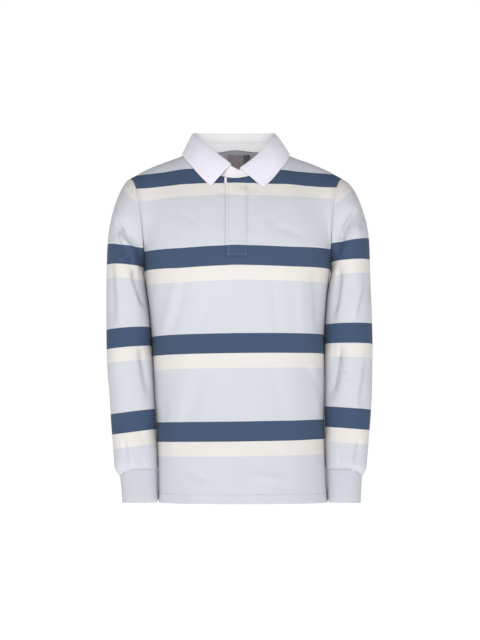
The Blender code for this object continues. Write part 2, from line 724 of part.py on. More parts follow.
placket = placket_grid()
loop = neck_loop(front, back)
stand = stand_grid(loop)
cloth_object("placket", placket, PLACKET_CLOTH, PALE_BLUE)
cloth_object("placket_tape", tape_grid(), TAPE_CLOTH, WHITE)
cloth_object("collar_stand", stand, STAND_CLOTH, WHITE, flip=True)
lift_off = lifter(((front, False), (back, True), (placket, False), (stand, True)))
cloth_object("collar", collar_grid(loop, lift_off), COLLAR_CLOTH, WHITE)
for name, left, right, bottom in LABELS:
    cloth_object(name, label_grid(left, right, bottom), LABEL_CLOTH, TAUPE)
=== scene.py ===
"""The finish of the long-sleeved rugby polo shirt: fine cloth over the part's own forms.

Metres, +Z up, the front of the shirt faces -Y. left and right are those of the front view.
"""
import math

import bpy
import numpy as np
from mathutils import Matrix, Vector
from mathutils.bvhtree import BVHTree


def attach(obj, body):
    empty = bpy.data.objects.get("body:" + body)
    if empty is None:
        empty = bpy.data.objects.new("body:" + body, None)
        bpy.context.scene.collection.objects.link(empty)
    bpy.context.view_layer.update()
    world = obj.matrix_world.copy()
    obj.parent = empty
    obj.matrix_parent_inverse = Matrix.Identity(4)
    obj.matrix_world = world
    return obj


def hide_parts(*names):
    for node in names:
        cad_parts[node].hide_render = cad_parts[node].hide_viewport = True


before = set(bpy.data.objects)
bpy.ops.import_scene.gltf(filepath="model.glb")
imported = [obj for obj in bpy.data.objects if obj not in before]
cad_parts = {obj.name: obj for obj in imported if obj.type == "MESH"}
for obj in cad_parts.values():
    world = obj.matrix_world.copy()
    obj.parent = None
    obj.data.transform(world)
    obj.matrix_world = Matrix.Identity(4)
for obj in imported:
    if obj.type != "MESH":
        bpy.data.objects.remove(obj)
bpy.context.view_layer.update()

HAND_NAME = {-1: "left", 1: "right"}
TURN = 2 * math.pi
MILLIMETRE = 0.001
TINY = 1e-6
SOLVE_STEPS = 40
FIND_STEPS = 6

# ---- sizes, as in the part, in metres ----
CLOTH = 0.0016
CUFF_CLOTH = 0.0022
COLLAR_CLOTH = 0.0020
STAND_CLOTH = 0.0020
LABEL_CLOTH = 0.0010
TAPE_CLOTH = 0.0010
SEAM_GAP = 0.0003
HEM_Z = -0.686
UNDERARM_Z = -0.225
RIDGE_Y = -0.004          # the shoulder seams
SHOULDER_HALF = 0.2145
NECK_S = 0.40             # the panel column that ends at the side of the neck
NECK_HALF = 0.0858        # neck hole seen from above: half width, reach in front, reach behind
NECK_FRONT = -0.0845
NECK_BACK = 0.0725
SLEEVE_SQUARE = 2.2
SEAM_FOLLOW = 3.0         # rings over which a sleeve leaves the armhole's own curve
CUFF_TOP_OUT = -0.6380
CUFF_TOP_IN = -0.6205

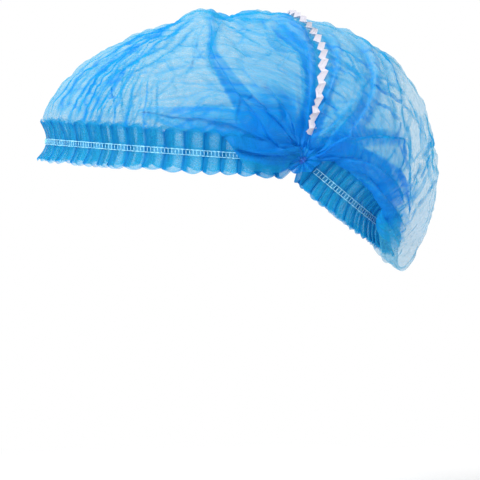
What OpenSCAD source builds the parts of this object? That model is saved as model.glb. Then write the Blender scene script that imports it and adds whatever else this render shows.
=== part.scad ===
// Pleated clip cap: a disposable head cover of pleated spunbond polypropylene.
// The cap opens like a fan about the line through its two side gathers, the fan line.
// The origin is the middle of the fan line. The brow is towards -X, the wearer's left is
// towards -Y, and +Z is up. A fan angle is measured about the fan line, from level at the
// brow, over the crown and down to the nape.

/* [Head fit] */
// Fan line to the front elastic at the brow
brow_reach = 138; // [112:1:168]
// Fan line to the rear elastic at the nape
nape_reach = 62; // [50:1:76]
// Half the distance between the two side gathers, at the elastics
half_span = 68.5; // [56:0.5:84]
// How far in front of the fan line the front hem is widest
temple_offset = 40; // [30:1:50]
// How far behind the fan line the rear hem is widest
nape_offset = 8; // [2:1:14]
// Fan angle of the front hem
brow_angle = 4; // [0:1:10]
// Fan angle of the rear hem
nape_angle = 220; // [214:1:226]
// Lean of the rear hem at the nape, back from upright
nape_lean = 15; // [8:1:25]

/* [Crown] */
// Reach of the crown at fan angle 30
forehead_reach = 121; // [100:1:146]
// Reach of the crown at fan angle 60
forecrown_reach = 95; // [78:1:115]
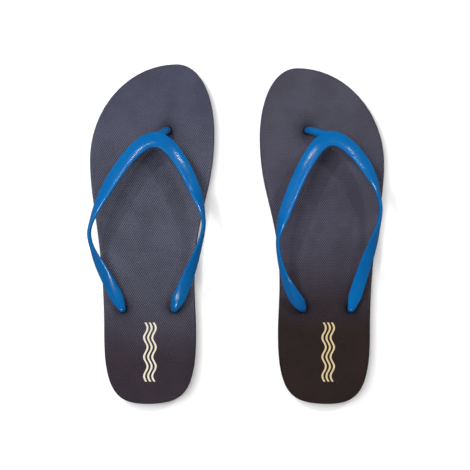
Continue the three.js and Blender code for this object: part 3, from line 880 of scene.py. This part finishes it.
def anchor_disc(sandal, centre):
    """A lathe shape: its profile is a list of (radius, height) from the neck round to the underside."""
    top = OUTSOLE_THICKNESS - DISC_GAP
    low = top - DISC_THICKNESS
    bend = np.linspace(0, np.pi / 2, 6)
    s, c = 1 - np.sin(bend), 1 - np.cos(bend)
    upper = np.column_stack([DISC_RADIUS - DISC_TOP_ROUND * s, top - DISC_TOP_ROUND * c])
    lower = np.column_stack([DISC_RADIUS - DISC_LOW_ROUND * c, low + DISC_LOW_ROUND * s])
    turned = np.concatenate([[(DISC_NECK, top)], upper, lower, [(2.4, low), (2.0, low + 0.35)]])
    rings = np.stack([at_height(circle(centre, radius, 64), z) for radius, z in turned])
    return piece("disc", sandal, [wall(rings), end_caps(rings)])


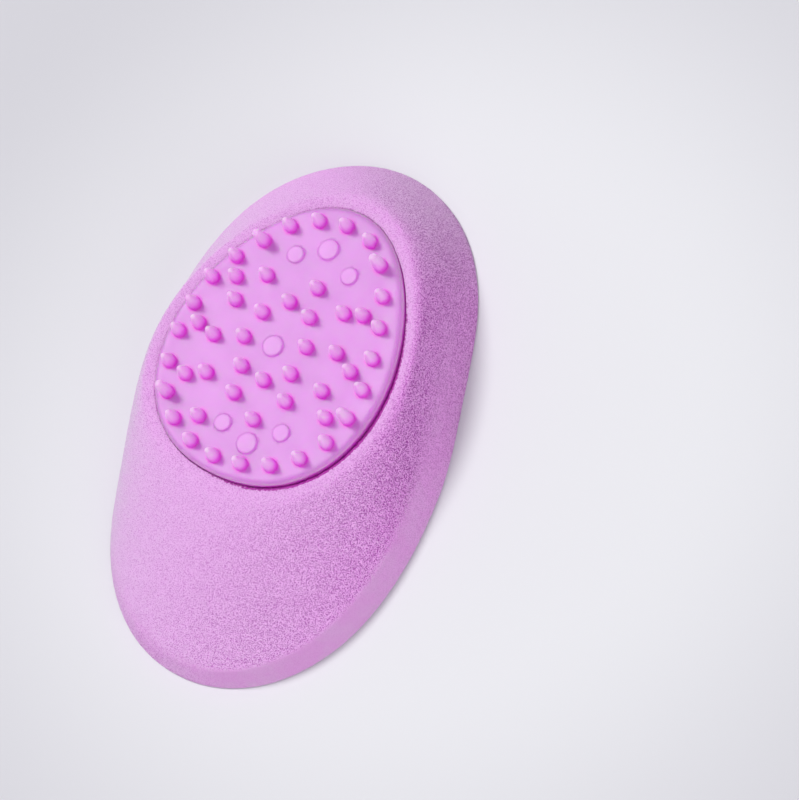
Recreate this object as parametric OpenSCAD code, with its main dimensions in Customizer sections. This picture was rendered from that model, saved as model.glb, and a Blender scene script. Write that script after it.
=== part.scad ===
// A makeup sponge: a soft foam body with a flat back and a crowned front,
// and a silicone pad of cleansing nubs glued into a recess near the nose.
// It lies on its flat back. +Z points out of the front and +Y towards the
// nose. The origin is the middle of the flat back.

/* [Foam body] */
// Length of the body, from heel to nose, along Y
body_l = 88; // [78:0.5:120]
// Width of the body, along X
body_w = 55.5; // [48:0.5:80]
// Height of the foam, from the flat back to the lip round the recess
body_h = 12.2; // [8:0.1:24]
// Height of the upright side, from the flat back to the crease
side_h = 3.7; // [1.5:0.1:5.5]
// How far the side leans in by the time it reaches the crease
side_lean = 1.7; // [0:0.1:2]
// Radius of the edge round the flat back
back_edge_r = 0.6; // [0.2:0.1:1.2]

/* [Recess] */
// Depth of the recess, from the lip down to its floor
recess_depth = 1.8; // [1:0.1:3.5]
// Gap all round, between the recess wall and the pad's plate
recess_gap = 0.3; // [0.1:0.05:0.6]
// Width of the lip round the recess, its rolled edge included
lip_w = 1.9; // [1:0.1:2.4]
// Radius of the rolled edge, from the lip down into the recess
lip_edge_r = 0.7; // [0.3:0.1:0.9]

/* [Nub pad] */
// Length of the pad's plate, along its own long axis
pad_l = 46.8; // [36:0.2:52]
// Width of the pad's plate
pad_w = 39.2; // [28:0.2:42]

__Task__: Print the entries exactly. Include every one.

__Answer below__:
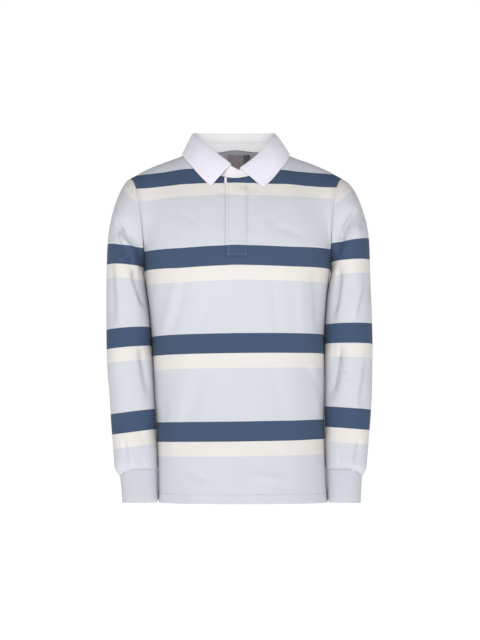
The Blender code for this object continues. Write part 2, from line 724 of part.py on. More parts follow.
placket = placket_grid()
loop = neck_loop(front, back)
stand = stand_grid(loop)
cloth_object("placket", placket, PLACKET_CLOTH, PALE_BLUE)
cloth_object("placket_tape", tape_grid(), TAPE_CLOTH, WHITE)
cloth_object("collar_stand", stand, STAND_CLOTH, WHITE, flip=True)
lift_off = lifter(((front, False), (back, True), (placket, False), (stand, True)))
cloth_object("collar", collar_grid(loop, lift_off), COLLAR_CLOTH, WHITE)
for name, left, right, bottom in LABELS:
    cloth_object(name, label_grid(left, right, bottom), LABEL_CLOTH, TAUPE)
=== scene.py ===
"""The finish of the long-sleeved rugby polo shirt: fine cloth over the part's own forms.

Metres, +Z up, the front of the shirt faces -Y. left and right are those of the front view.
"""
import math

import bpy
import numpy as np
from mathutils import Matrix, Vector
from mathutils.bvhtree import BVHTree


def attach(obj, body):
    empty = bpy.data.objects.get("body:" + body)
    if empty is None:
        empty = bpy.data.objects.new("body:" + body, None)
        bpy.context.scene.collection.objects.link(empty)
    bpy.context.view_layer.update()
    world = obj.matrix_world.copy()
    obj.parent = empty
    obj.matrix_parent_inverse = Matrix.Identity(4)
    obj.matrix_world = world
    return obj


def hide_parts(*names):
    for node in names:
        cad_parts[node].hide_render = cad_parts[node].hide_viewport = True


before = set(bpy.data.objects)
bpy.ops.import_scene.gltf(filepath="model.glb")
imported = [obj for obj in bpy.data.objects if obj not in before]
cad_parts = {obj.name: obj for obj in imported if obj.type == "MESH"}
for obj in cad_parts.values():
    world = obj.matrix_world.copy()
    obj.parent = None
    obj.data.transform(world)
    obj.matrix_world = Matrix.Identity(4)
for obj in imported:
    if obj.type != "MESH":
        bpy.data.objects.remove(obj)
bpy.context.view_layer.update()

HAND_NAME = {-1: "left", 1: "right"}
TURN = 2 * math.pi
MILLIMETRE = 0.001
TINY = 1e-6
SOLVE_STEPS = 40
FIND_STEPS = 6

# ---- sizes, as in the part, in metres ----
CLOTH = 0.0016
CUFF_CLOTH = 0.0022
COLLAR_CLOTH = 0.0020
STAND_CLOTH = 0.0020
LABEL_CLOTH = 0.0010
TAPE_CLOTH = 0.0010
SEAM_GAP = 0.0003
HEM_Z = -0.686
UNDERARM_Z = -0.225
RIDGE_Y = -0.004          # the shoulder seams
SHOULDER_HALF = 0.2145
NECK_S = 0.40             # the panel column that ends at the side of the neck
NECK_HALF = 0.0858        # neck hole seen from above: half width, reach in front, reach behind
NECK_FRONT = -0.0845
NECK_BACK = 0.0725
SLEEVE_SQUARE = 2.2
SEAM_FOLLOW = 3.0         # rings over which a sleeve leaves the armhole's own curve
CUFF_TOP_OUT = -0.6380
CUFF_TOP_IN = -0.6205

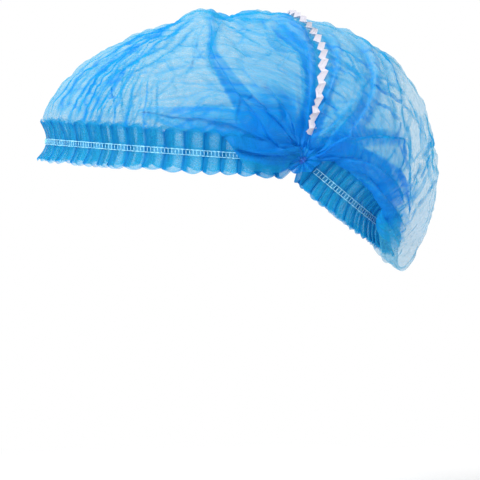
What OpenSCAD source builds the parts of this object? That model is saved as model.glb. Then write the Blender scene script that imports it and adds whatever else this render shows.
=== part.scad ===
// Pleated clip cap: a disposable head cover of pleated spunbond polypropylene.
// The cap opens like a fan about the line through its two side gathers, the fan line.
// The origin is the middle of the fan line. The brow is towards -X, the wearer's left is
// towards -Y, and +Z is up. A fan angle is measured about the fan line, from level at the
// brow, over the crown and down to the nape.

/* [Head fit] */
// Fan line to the front elastic at the brow
brow_reach = 138; // [112:1:168]
// Fan line to the rear elastic at the nape
nape_reach = 62; // [50:1:76]
// Half the distance between the two side gathers, at the elastics
half_span = 68.5; // [56:0.5:84]
// How far in front of the fan line the front hem is widest
temple_offset = 40; // [30:1:50]
// How far behind the fan line the rear hem is widest
nape_offset = 8; // [2:1:14]
// Fan angle of the front hem
brow_angle = 4; // [0:1:10]
// Fan angle of the rear hem
nape_angle = 220; // [214:1:226]
// Lean of the rear hem at the nape, back from upright
nape_lean = 15; // [8:1:25]

/* [Crown] */
// Reach of the crown at fan angle 30
forehead_reach = 121; // [100:1:146]
// Reach of the crown at fan angle 60
forecrown_reach = 95; // [78:1:115]
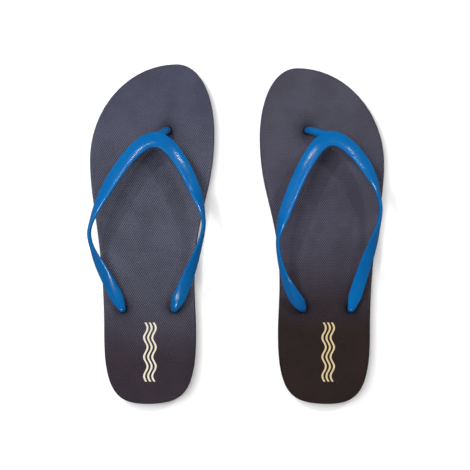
Continue the three.js and Blender code for this object: part 3, from line 880 of scene.py. This part finishes it.
def anchor_disc(sandal, centre):
    """A lathe shape: its profile is a list of (radius, height) from the neck round to the underside."""
    top = OUTSOLE_THICKNESS - DISC_GAP
    low = top - DISC_THICKNESS
    bend = np.linspace(0, np.pi / 2, 6)
    s, c = 1 - np.sin(bend), 1 - np.cos(bend)
    upper = np.column_stack([DISC_RADIUS - DISC_TOP_ROUND * s, top - DISC_TOP_ROUND * c])
    lower = np.column_stack([DISC_RADIUS - DISC_LOW_ROUND * c, low + DISC_LOW_ROUND * s])
    turned = np.concatenate([[(DISC_NECK, top)], upper, lower, [(2.4, low), (2.0, low + 0.35)]])
    rings = np.stack([at_height(circle(centre, radius, 64), z) for radius, z in turned])
    return piece("disc", sandal, [wall(rings), end_caps(rings)])


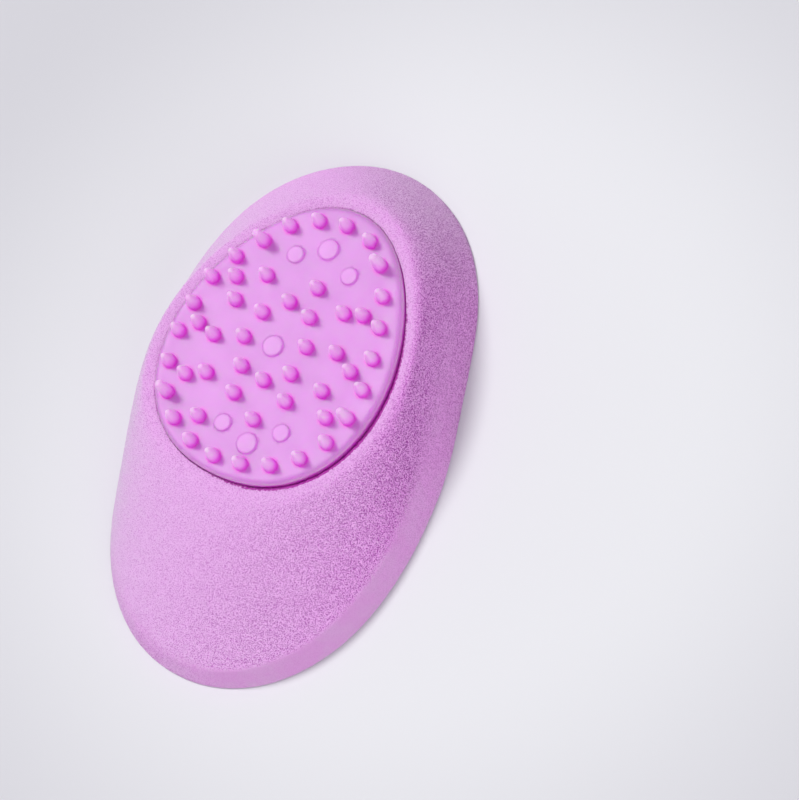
Recreate this object as parametric OpenSCAD code, with its main dimensions in Customizer sections. This picture was rendered from that model, saved as model.glb, and a Blender scene script. Write that script after it.
=== part.scad ===
// A makeup sponge: a soft foam body with a flat back and a crowned front,
// and a silicone pad of cleansing nubs glued into a recess near the nose.
// It lies on its flat back. +Z points out of the front and +Y towards the
// nose. The origin is the middle of the flat back.

/* [Foam body] */
// Length of the body, from heel to nose, along Y
body_l = 88; // [78:0.5:120]
// Width of the body, along X
body_w = 55.5; // [48:0.5:80]
// Height of the foam, from the flat back to the lip round the recess
body_h = 12.2; // [8:0.1:24]
// Height of the upright side, from the flat back to the crease
side_h = 3.7; // [1.5:0.1:5.5]
// How far the side leans in by the time it reaches the crease
side_lean = 1.7; // [0:0.1:2]
// Radius of the edge round the flat back
back_edge_r = 0.6; // [0.2:0.1:1.2]

/* [Recess] */
// Depth of the recess, from the lip down to its floor
recess_depth = 1.8; // [1:0.1:3.5]
// Gap all round, between the recess wall and the pad's plate
recess_gap = 0.3; // [0.1:0.05:0.6]
// Width of the lip round the recess, its rolled edge included
lip_w = 1.9; // [1:0.1:2.4]
// Radius of the rolled edge, from the lip down into the recess
lip_edge_r = 0.7; // [0.3:0.1:0.9]

/* [Nub pad] */
// Length of the pad's plate, along its own long axis
pad_l = 46.8; // [36:0.2:52]
// Width of the pad's plate
pad_w = 39.2; // [28:0.2:42]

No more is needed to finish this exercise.